Siapa yang disebut Awam?
_____
Imam Badruddin Muhammad bin 'Abdullah al-Zarkasyi (w. 794 H) menjelaskan bahwa awam itu adalah selain ulama mujtahid mutlak, mujtahid mazhab dan mujtahid fatwa,
ودونهما في المرتبة مجتهد الفتيا وهو المتبحر في المذهب المتمكن من ترجيح قول على آخر، وهذا أدنى المراتب، وما بقي بعده إلا العامي ومن في معناه
“Tingkatan di bawah keduanya (mujtahid mutlak dan mujtahid mazhab) adalah mujtahid fatwa, yakni orang yang sangat menguasai mazhab dan memiliki kemampuan untuk mentarjih salah satu pendapat di atas pendapat yang lain. Mujtahid fatwa ini adalah tingkatan yang paling rendah.

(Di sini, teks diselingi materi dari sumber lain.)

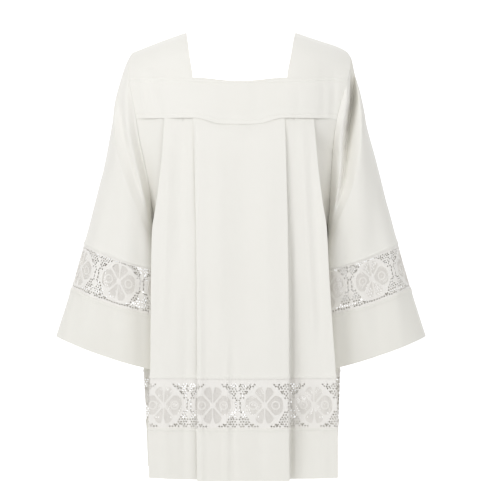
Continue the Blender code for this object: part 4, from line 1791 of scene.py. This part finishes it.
@dataclass(frozen=True)
class Studio:
    """A pale floor and backdrop, soft light, and the camera."""

    floor_z: float = -2.2
    backdrop_y: float = 6.6
    extent: float = 24.0
    distance: float = 5.0
    eye_z: float = -0.456
    view_width: float = 1.05
    sensor: float = 36.0
    shift: float = 0.018
    floor_shade: float = 0.86
    floor_roughness: float = 0.9
    backdrop_shade: float = 0.9
    backdrop_roughness: float = 0.5
    backdrop_glow: float = 0.7
    air: tuple[float, float, float] = (0.993, 0.996, 1.008)
    air_strength: float = 0.61
    lamplight: tuple[float, float, float] = (0.993, 1.000, 1.030)
    lamps: tuple[tuple, ...] = (  # name, place, width and watts
        ("key", (-2.6, -3.2, 1.4), 2.4, 55),
        ("fill", (2.4, -4.2, 0.2), 3.0, 20),
        ("top", (0.3, -2.2, 2.0), 2.0, 16),
        ("back", (-1.8, 3.4, 1.3), 2.4, 10),
    )

    def plane(self, material: bpy.types.Material, place: tuple, turn: tuple = (0, 0, 0)) -> bpy.types.Object:
        """Adds a large plane that is named after its material.

        Args:
            material: Its finish.
            place: Where its middle is.
            turn: How it is turned, in radians about each axis.

        Returns:
            The plane.
        """
        bpy.ops.mesh.primitive_plane_add(size=self.extent, location=place, rotation=turn)
        plane = bpy.context.object
        plane.name = material.name
        plane.data.materials.append(material)
        return plane

    def surfaces(self) -> None:
        """Lays the floor and hangs the backdrop."""
        pale = (*[self.floor_shade] * 3, 1)
        white = (*[self.backdrop_shade] * 3, 1)
        below = new_material("studio_floor", self.floor_roughness, Base_Color=pale)[0]
        behind = new_material(
            "studio_backdrop",
            self.backdrop_roughness,
            Base_Color=white,
            Emission_Color=(1, 1, 1, 1),
            Emission_Strength=self.backdrop_glow,
        )[0]
        floor = self.plane(below, (0, 0, self.floor_z))
        self.plane(behind, (0, self.backdrop_y, 0), (math.pi / 2, 0, 0))

    def lamp(self, name: str, place: tuple, size: float, watts: float) -> None:
        """Adds a soft area light that is aimed at the garment.

        Args:
            name: The light's name.
            place: Where it stands.
            size: Its width.
            watts: Its power.
        """
        data = bpy.data.lights.new(name, "AREA")
        data.size = size
        data.energy = watts
        data.color = self.lamplight
        lamp = bpy.data.objects.new(name, data)
        bpy.context.scene.collection.objects.link(lamp)
        lamp.location = place
        aim = Vector((0, 0, self.eye_z)) - lamp.location
        lamp.rotation_euler = aim.to_track_quat("-Z", "Y").to_euler()

    def build(self) -> None:
        """Makes the studio."""
        self.surfaces()
        scene = bpy.context.scene
        scene.world = bpy.data.worlds.new("studio_air")
        scene.world.use_nodes = True
        air = scene.world.node_tree.nodes["Background"]
        air.inputs["Color"].default_value = (*self.air, 1)
        air.inputs["Strength"].default_value = self.air_strength
        for lamp in self.lamps:
            self.lamp(*lamp)
        data = bpy.data.cameras.new("camera")
        data.sensor_width = self.sensor
        data.lens = self.sensor * self.distance / self.view_width
        data.shift_x = self.shift
        camera = bpy.data.objects.new("camera", data)
        camera.location = (0, -self.distance, self.eye_z)
        camera.rotation_euler = (math.pi / 2, 0, 0)
        scene.collection.objects.link(camera)
        scene.camera = camera
        scene.view_settings.view_transform = "Standard"


def main() -> None:
    """Builds the studio and every piece of the surplice."""
    logging.basicConfig(level=logging.INFO, format="%(name)s: %(message)s")
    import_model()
    Studio().build()
    finishes = Finishes.made()
    body_lace = LaceBand(LaceRepeat())
    sleeve_lace = LaceBand(LaceRepeat(plain_head=SLEEVE_LACE_HEAD))
    for side in Side:
        Yoke(side, finishes).build()
        PleatedBody(finishes, side).build(body_lace)
    for hand in Hand:
        Sleeve(finishes, hand).build(sleeve_lace)


if __name__ == "__main__":
    main()
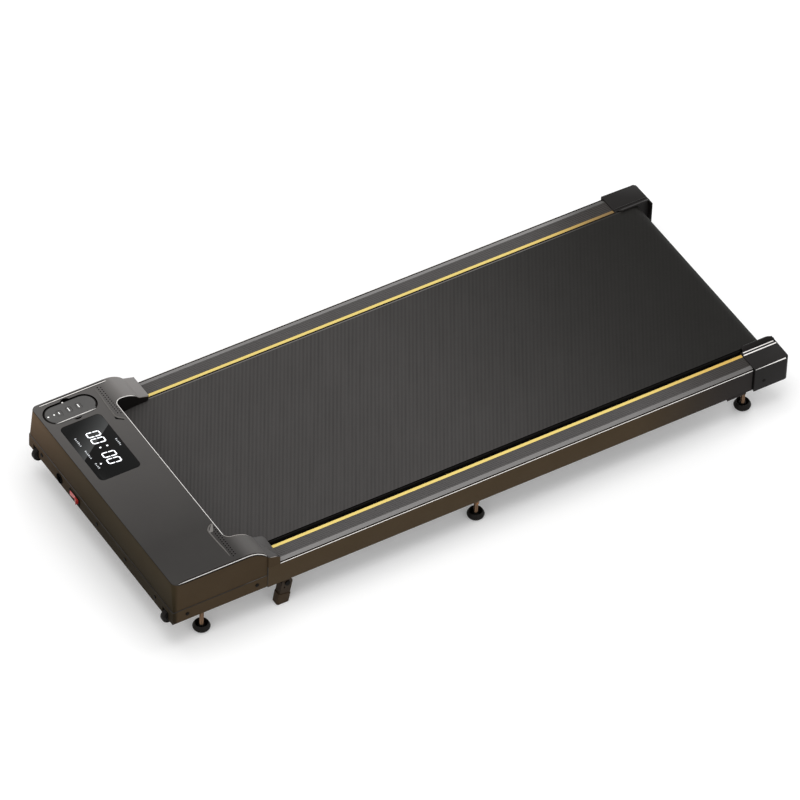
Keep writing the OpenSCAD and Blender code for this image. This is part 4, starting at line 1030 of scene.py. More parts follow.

Sisanya sesudah itu adalah orang awam dan orang yang semakna dengan awam.” (Tasynif Al-Masami’, Al-Zarkasyi, 4/575).
Ahmad bin Ali ar-Razi atau yang dikenal dengan nama Al-Jasshash al-Hanafi (w.370 H) menjelaskan makna awam dengan definisi yang kurang lebih sama,
إذَا اُبْتُلِيَ الْعَامِّيُّ الَّذِي لَيْسَ مِنْ أَهْلِ الِاجْتِهَادِ بِنَازِلَةٍ، فَعَلَيْهِ مُسَاءَلَةُ أَهْلِ الْعِلْمِ عَنْهَا
“Apabila ada orang awam yang bukan termasuk mujtahid dihadapkan dengan sebuah kejadian (ang perlu diketahui hukumnya), maka dia harus bertanya kepada ulama terkait hal itu.” (Al-Fushul fi Al-Ushul, Al-Jasshash, 4/281).
_____
Tentang orang awam, Ibnu Hajar al-Haitsami rahimahullahu berkata di dalam al-Fatwa al-Kubra,
وَالْمُرَادُ بِالْعَامِّيِّ فِي عُرْفِ الْأُصُولِيِّينَ غَيْرُ الْمُجْتَهِدِ الْمُطْلَقِ فَالْمُقَلِّدُونَ كُلُّهُمْ عَوَامُّ عِنْدَهُمْ وَإِنْ جَلَّتْ مَرَاتِبُهُمْ
“Yang dimaksud dengan orang awam dalam istilah ulama ushul fiqih adalah selain mujtahid mutlak. Mereka yang bertaklid kepada ulama semuanya itu dianggap awam meskipun tingkatan-tingkatan mereka itu tinggi.” (Al-fatawa Al-Fiqhiyyah Al-Kubra, 2/250).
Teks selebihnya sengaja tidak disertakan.